● GIVEN PROBLEM
Everything in the listing below from the line containing "back_end = body_height" through the line containing "obj.matrix_parent_inverse = Matrix.Identity(4)" should be repeated exactly; leave out every other line.

[Entries with model source code]
* BEGIN *

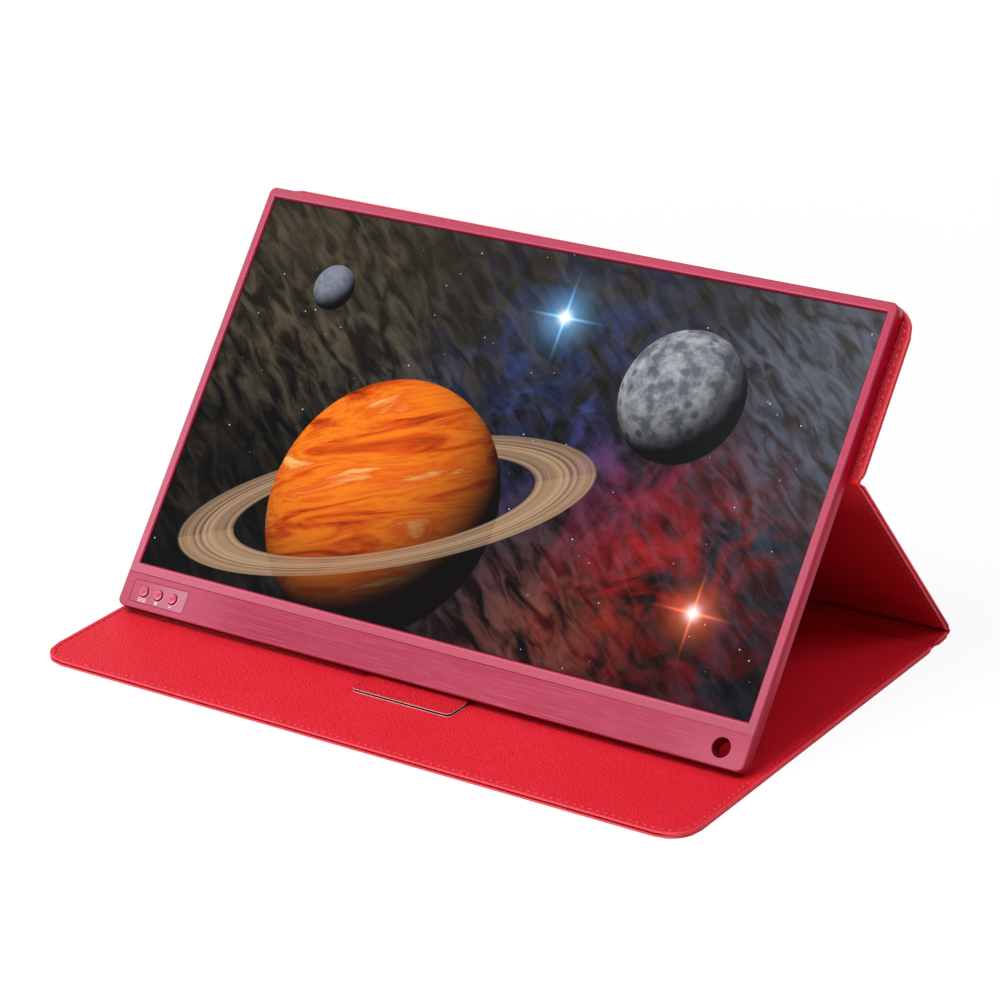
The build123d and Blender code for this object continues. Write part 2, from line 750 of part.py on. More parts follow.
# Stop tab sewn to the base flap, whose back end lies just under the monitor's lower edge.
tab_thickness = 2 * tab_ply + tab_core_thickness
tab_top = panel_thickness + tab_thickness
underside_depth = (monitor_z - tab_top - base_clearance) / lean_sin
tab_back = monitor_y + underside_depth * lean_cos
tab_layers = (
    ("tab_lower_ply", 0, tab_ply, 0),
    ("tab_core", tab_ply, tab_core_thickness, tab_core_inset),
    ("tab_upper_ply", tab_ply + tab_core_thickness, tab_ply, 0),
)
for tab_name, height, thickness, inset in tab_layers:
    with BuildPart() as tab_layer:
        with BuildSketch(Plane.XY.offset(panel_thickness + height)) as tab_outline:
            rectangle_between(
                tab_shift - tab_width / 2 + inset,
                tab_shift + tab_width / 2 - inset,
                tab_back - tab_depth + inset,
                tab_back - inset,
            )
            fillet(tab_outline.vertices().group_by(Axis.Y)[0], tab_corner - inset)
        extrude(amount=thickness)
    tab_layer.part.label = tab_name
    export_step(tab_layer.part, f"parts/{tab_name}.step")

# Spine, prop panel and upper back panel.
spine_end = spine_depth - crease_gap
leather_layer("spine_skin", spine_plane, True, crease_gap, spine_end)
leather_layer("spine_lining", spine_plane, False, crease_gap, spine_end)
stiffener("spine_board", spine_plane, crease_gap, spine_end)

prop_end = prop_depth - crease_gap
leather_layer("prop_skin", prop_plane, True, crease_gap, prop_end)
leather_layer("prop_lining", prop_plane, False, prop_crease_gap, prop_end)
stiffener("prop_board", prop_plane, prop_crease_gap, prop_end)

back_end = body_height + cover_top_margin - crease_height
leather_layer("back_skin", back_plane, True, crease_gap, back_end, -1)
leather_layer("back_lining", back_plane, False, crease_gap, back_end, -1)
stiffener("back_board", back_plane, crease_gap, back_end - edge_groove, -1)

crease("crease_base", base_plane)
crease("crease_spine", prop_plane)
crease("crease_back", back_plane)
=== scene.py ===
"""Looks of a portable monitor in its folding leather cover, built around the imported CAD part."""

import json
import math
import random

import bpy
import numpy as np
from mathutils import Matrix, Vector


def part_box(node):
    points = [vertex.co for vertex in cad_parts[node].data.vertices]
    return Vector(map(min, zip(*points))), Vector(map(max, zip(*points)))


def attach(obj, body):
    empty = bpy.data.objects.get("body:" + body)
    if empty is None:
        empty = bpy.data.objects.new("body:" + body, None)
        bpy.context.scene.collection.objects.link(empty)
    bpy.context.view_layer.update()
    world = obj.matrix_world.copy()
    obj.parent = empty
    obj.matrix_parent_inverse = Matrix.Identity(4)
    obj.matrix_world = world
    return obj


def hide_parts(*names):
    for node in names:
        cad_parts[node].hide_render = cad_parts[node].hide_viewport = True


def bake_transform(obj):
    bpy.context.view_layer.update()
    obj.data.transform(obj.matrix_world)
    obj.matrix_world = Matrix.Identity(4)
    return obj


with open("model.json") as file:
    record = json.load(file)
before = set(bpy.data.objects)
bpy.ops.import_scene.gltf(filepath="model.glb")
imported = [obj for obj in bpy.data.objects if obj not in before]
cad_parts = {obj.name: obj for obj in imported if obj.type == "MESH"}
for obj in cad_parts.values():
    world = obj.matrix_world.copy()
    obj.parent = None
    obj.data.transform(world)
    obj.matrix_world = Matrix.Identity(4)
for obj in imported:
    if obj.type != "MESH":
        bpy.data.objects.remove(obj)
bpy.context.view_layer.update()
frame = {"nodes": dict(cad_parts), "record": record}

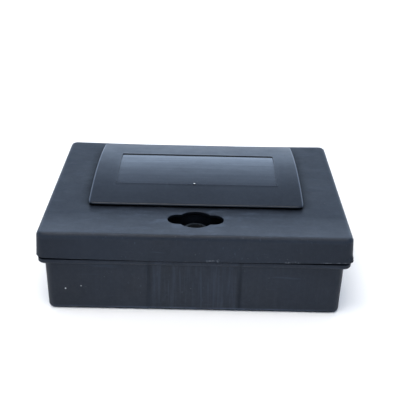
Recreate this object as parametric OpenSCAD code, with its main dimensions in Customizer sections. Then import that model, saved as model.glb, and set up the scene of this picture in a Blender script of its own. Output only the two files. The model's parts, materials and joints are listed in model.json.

* END *

● TASK ANSWER
back_end = body_height + cover_top_margin - crease_height
leather_layer("back_skin", back_plane, True, crease_gap, back_end, -1)
leather_layer("back_lining", back_plane, False, crease_gap, back_end, -1)
stiffener("back_board", back_plane, crease_gap, back_end - edge_groove, -1)

crease("crease_base", base_plane)
crease("crease_spine", prop_plane)
crease("crease_back", back_plane)
=== scene.py ===
"""Looks of a portable monitor in its folding leather cover, built around the imported CAD part."""

import json
import math
import random

import bpy
import numpy as np
from mathutils import Matrix, Vector


def part_box(node):
    points = [vertex.co for vertex in cad_parts[node].data.vertices]
    return Vector(map(min, zip(*points))), Vector(map(max, zip(*points)))


def attach(obj, body):
    empty = bpy.data.objects.get("body:" + body)
    if empty is None:
        empty = bpy.data.objects.new("body:" + body, None)
        bpy.context.scene.collection.objects.link(empty)
    bpy.context.view_layer.update()
    world = obj.matrix_world.copy()
    obj.parent = empty
    obj.matrix_parent_inverse = Matrix.Identity(4)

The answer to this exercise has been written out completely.